Modeling code records:

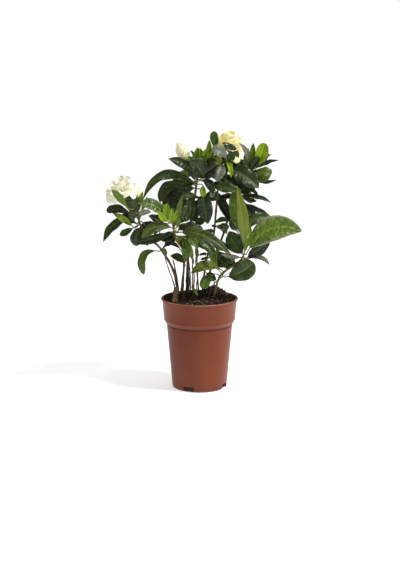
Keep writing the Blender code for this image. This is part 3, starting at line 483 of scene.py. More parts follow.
class Shader:
    """A Principled material, and short calls for the nodes that feed it."""

    def __init__(self, name):
        self.material = bpy.data.materials.new(name)
        self.material.use_nodes = True
        self.tree = self.material.node_tree
        self.surface = self.tree.nodes["Principled BSDF"]

    def set(self, **values):
        for name, value in values.items():
            self.surface.inputs[name.replace("_", " ")].default_value = value
        return self

    def feed(self, name, output):
        self.tree.links.new(output, self.surface.inputs[name])

    def node(self, kind, **settings):
        node = self.tree.nodes.new(kind)
        for name, value in settings.items():
            setattr(node, name, value)
        return node

    def put(self, node, values):
        for socket, value in zip(node.inputs, values):
            if isinstance(value, bpy.types.NodeSocket):
                self.tree.links.new(value, socket)
            elif value is not None:
                socket.default_value = value
        return node.outputs[0]

    def math(self, operation, *values):
        return self.put(self.node("ShaderNodeMath", operation=operation), values)

    def plus(self, first, second):
        return self.math("ADD", first, second)

    def times(self, first, second):
        return self.math("MULTIPLY", first, second)

    def scaled(self, value, scale, offset):
        return self.math("MULTIPLY_ADD", value, scale, offset)

    def ramp(self, value, low, high, start=0.0, end=1.0):
        """value from low to high, mapped smoothly to start to end."""
        node = self.node("ShaderNodeMapRange", interpolation_type="SMOOTHSTEP")
        return self.put(node, (value, low, high, start, end))

    def mix(self, factor, first, second):
        node = self.node("ShaderNodeMix", data_type="RGBA")
        for name, value in (("Factor_Float", factor), ("A_Color", first), ("B_Color", second)):
            socket = next(item for item in node.inputs if item.identifier == name)
            if isinstance(value, bpy.types.NodeSocket):
                self.tree.links.new(value, socket)
            else:
                socket.default_value = value
        return next(item for item in node.outputs if item.identifier == "Result_Color")

    def noise(self, scale, detail, stretch=(1, 1, 1)):
        place = self.node("ShaderNodeTexCoord").outputs["Object"]
        mapping = self.node("ShaderNodeMapping")
        self.tree.links.new(place, mapping.inputs["Vector"])
        mapping.inputs["Scale"].default_value = stretch
        texture = self.node("ShaderNodeTexNoise")
        self.tree.links.new(mapping.outputs["Vector"], texture.inputs["Vector"])
        texture.inputs["Scale"].default_value = scale
        texture.inputs["Detail"].default_value = detail
        return texture.outputs[0]

    def attribute(self, name):
        return self.node("ShaderNodeAttribute", attribute_name=name).outputs["Fac"]

    def blade_place(self):
        """(along, distance from the rib) on a blade, both 0 to 1."""
        split = self.node("ShaderNodeSeparateXYZ")
        self.tree.links.new(self.node("ShaderNodeUVMap", uv_map="blade").outputs["UV"], split.inputs[0])
        off_rib = self.math("ABSOLUTE", self.math("MULTIPLY_ADD", split.outputs[1], 2.0, -1.0))
        return split.outputs[0], off_rib

    def veins(self):
        """(rib, side veins) as masks that are 1 on the vein."""
        along, off_rib = self.blade_place()
        rib = self.ramp(off_rib, 0.03, 0.12, 1.0, 0.0)
        bent = self.math("MULTIPLY", self.math("POWER", off_rib, 1.35), 0.85)
        wobble = self.math("MULTIPLY", self.noise(70, 2), 0.25)
        count = self.math("MULTIPLY_ADD", along, float(VEINS) * 1.08, wobble)
        phase = self.math("FRACT", self.math("SUBTRACT", count, bent))
        from_line = self.math("ABSOLUTE", self.math("SUBTRACT", phase, 0.5))
        side = self.ramp(from_line, 0.40, 0.49)
        fade = self.ramp(off_rib, 0.75, 0.98, 1.0, 0.0)
        return rib, self.math("MULTIPLY", side, fade)

    def bump(self, height, strength, distance):
        node = self.node("ShaderNodeBump")
        node.inputs["Strength"].default_value = strength
        node.inputs["Distance"].default_value = distance
        self.tree.links.new(height, node.inputs["Height"])
        self.feed("Normal", node.outputs["Normal"])


def leaf_material(name, colours, roughness, vein_strength, margin_and_sheen_strength, coat=0.0, crinkle=0.3,
                  margin_from=0.72, under=False):
    """One side of a leaf, from its deep and bright colours and those of its veins and its margin; on the
    glossy upper side the broad pale margin is a painted sheen.
    """
    deep, bright, vein, margin = (srgb(*colour) for colour in colours)
    made = Shader(name).set(Roughness=roughness, Coat_Weight=coat, Coat_Roughness=0.18,
                            Specular_IOR_Level=0.36)
    _, off_rib = made.blade_place()
    rib, side = made.veins()
    blotch = made.noise(55, 4)
    fine = made.noise(420, 2)
    tone = made.attribute("tone")
    level = made.plus(made.scaled(tone, 0.38, 0.10), made.times(blotch, 0.75))
    level = made.plus(level, made.scaled(fine, 0.16, -0.08))
    base = made.mix(made.ramp(level, 0.05, 0.95), deep, bright)
    # the margin colour: on the glossy upper side a painted sheen, on the other sides the leaf's own paler
    # margin
    edged = made.mix(made.times(made.ramp(off_rib, margin_from, 1.0), margin_and_sheen_strength), base, margin)
    lined = made.mix(made.times(side, vein_strength), edged, vein)
    ribbed = made.mix(made.times(rib, min(1.0, 2.0 * vein_strength)), lined, vein)
    made.feed("Base Color", ribbed)
    made.feed("Roughness", made.scaled(blotch, 0.22, roughness - 0.11))
    relief = made.plus(made.times(side, 0.8 if under else -0.8), made.times(fine, 0.35))
    blisters = made.times(made.noise(170, 2), made.ramp(off_rib, 0.55, 0.85, crinkle, 0.1 * crinkle))
    made.bump(made.plus(relief, blisters), min(1.0, 0.5 + 0.2 * crinkle), 0.0006 + 0.0004 * crinkle)
    return made.material


def petal_material(name, deep, bright, tip):
    # Emission Strength makes the petals glow with their own colour: painted light
    made = Shader(name).set(Roughness=0.55, Sheen_Weight=0.1, Sheen_Roughness=0.4, Emission_Strength=0.13)
    along, _ = made.blade_place()
    streak = made.noise(9, 4)
    tone = made.attribute("tone")
    level = made.plus(made.times(along, 0.7), made.scaled(tone, 0.3, 0.1))
    level = made.plus(level, made.scaled(streak, 0.5, -0.25))
    base = made.mix(made.ramp(level, 0.0, 0.9), deep, bright)
    edged = made.mix(made.times(made.ramp(along, 0.85, 1.0), 0.25), base, tip)
    made.feed("Base Color", edged)
    made.feed("Emission Color", edged)  # a painted glow: the petals emit their own colour, in place of the light that thin petals let through
    fine = made.noise(600, 3, (1, 1, 0.3))
    made.feed("Roughness", made.scaled(fine, 0.2, 0.45))
    made.bump(fine, 0.25, 0.0004)
    return made.material


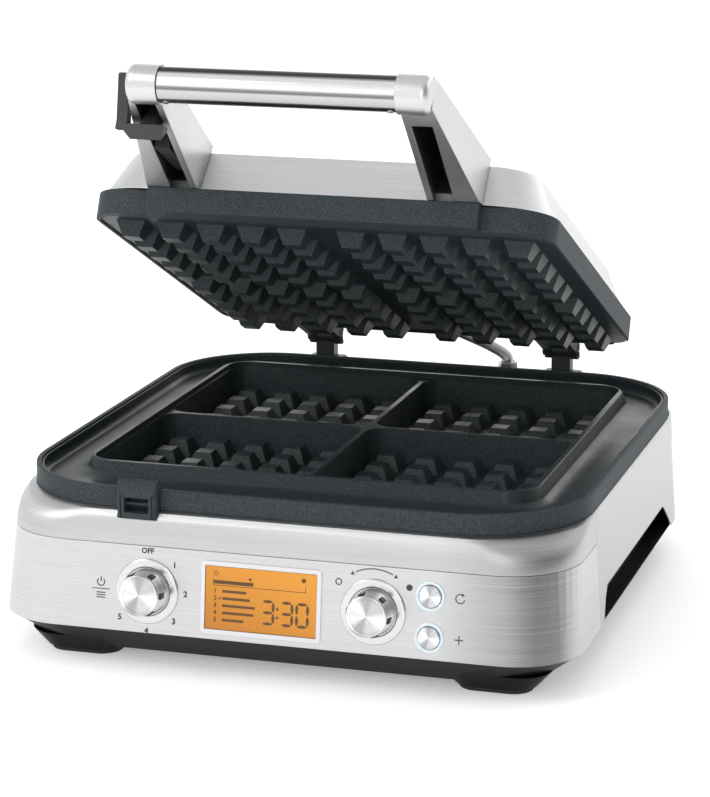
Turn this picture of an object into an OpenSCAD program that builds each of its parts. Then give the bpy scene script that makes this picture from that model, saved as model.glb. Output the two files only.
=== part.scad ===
// Four-square waffle maker, lid held part open on its rear hinge.
// Millimetres, +Z up, front of the machine towards -Y, feet standing on Z = 0.

/* [Cooking rim] */
// Outer width of the cast rim round the lower plate
rim_w = 380; // [360:1:400]
// Outer depth of the cast rim
rim_d = 404; // [390:1:425]
// Height of the rim wall
rim_h = 13.5; // [11:0.5:16]
// Height of the rim's top above the table
rim_z = 118.5; // [112:0.5:126]
// Outer corner radius of the rim
rim_r = 76; // [60:1:85]
// Width of the rim's flat lip
lip_w = 3.6; // [3:0.1:5]

/* [Waffle plates] */
// Side of the square cooking area inside the dam
well_side = 301; // [294:1:304]
// How far the cooking area lies behind the middle of the rim
well_back = 7.5; // [3:0.5:12]
// Distance between neighbouring studs
stud_pitch = 28.2; // [27.5:0.1:28.4]
// Distance from the dividers to the first stud's centre
stud_first = 20.2; // [19.4:0.1:20.6]
// Side of a stud at its root
stud_root = 20.2; // [17:0.1:21]
// Side of a stud at its tip
stud_tip = 11.6; // [9:0.1:14]
// Height of a stud
stud_h = 10; // [7:0.5:11]
// Depth of the wells below the rim's top
well_depth = 26.3; // [25:0.1:30]
// Height of the dam above the rim's top
dam_rise = 1.2; // [0.5:0.1:2]
// Width of the dam's flat top
dam_w = 4; // [3.4:0.1:5]
// Depth of the overflow moat below the rim's top
moat_depth = 10; // [8:0.5:10.5]
// Thickness of the cast plates
plate_t = 3.2; // [2.5:0.1:4]

/* [Body] */
// Half width that the housing gains from the rim down to its lower edge
body_flare = 6; // [2:0.5:9]
// How far the front shoulder stands out from the rim
shoulder_out = 9; // [6:0.5:12]
// Height of the rounded front shoulder
shoulder_h = 21.5; // [18:0.5:26]
// How far the control panel leans out from its top to its lower edge
panel_lean = 6; // [3:0.5:8]
// Height of the housing's lower edge above the table
skirt_z = 26.5; // [24:0.5:30]
// Thickness of the sheet housing
sheet_t = 1.2; // [0.8:0.1:1.6]
// Where the front fascia ends and the side sheet starts, from the middle
side_seam = 124; // [118:1:128]
// Length of the cut-out along the lower edge of each side
arch_l = 216; // [180:1:222]
// Height of that cut-out
arch_h = 22; // [14:0.5:24]
// Height of the rubber pad below a foot
pad_h = 3; // [2:0.5:5]

/* [Controls] */
// Distance of the left dial from the middle
menu_x = 84; // [80:0.5:88]
// Distance of the right dial from the middle
shade_x = 68; // [65:0.5:72]
// Distance of the two round buttons from the middle
button_x = 105; // [103:0.5:110]
// Height difference between the two buttons
button_gap = 26.4; // [24:0.2:30]
// Diameter of a dial's bezel
bezel_d = 43; // [40:0.5:45]
// Diameter of a dial's knob at its root
knob_d = 30; // [26:0.5:33]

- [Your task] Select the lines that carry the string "parts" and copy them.

- [The output]
Keep writing the Blender code for this image. This is part 3, starting at line 483 of scene.py. More parts follow.
Turn this picture of an object into an OpenSCAD program that builds each of its parts. Then give the bpy scene script that makes this picture from that model, saved as model.glb. Output the two files only.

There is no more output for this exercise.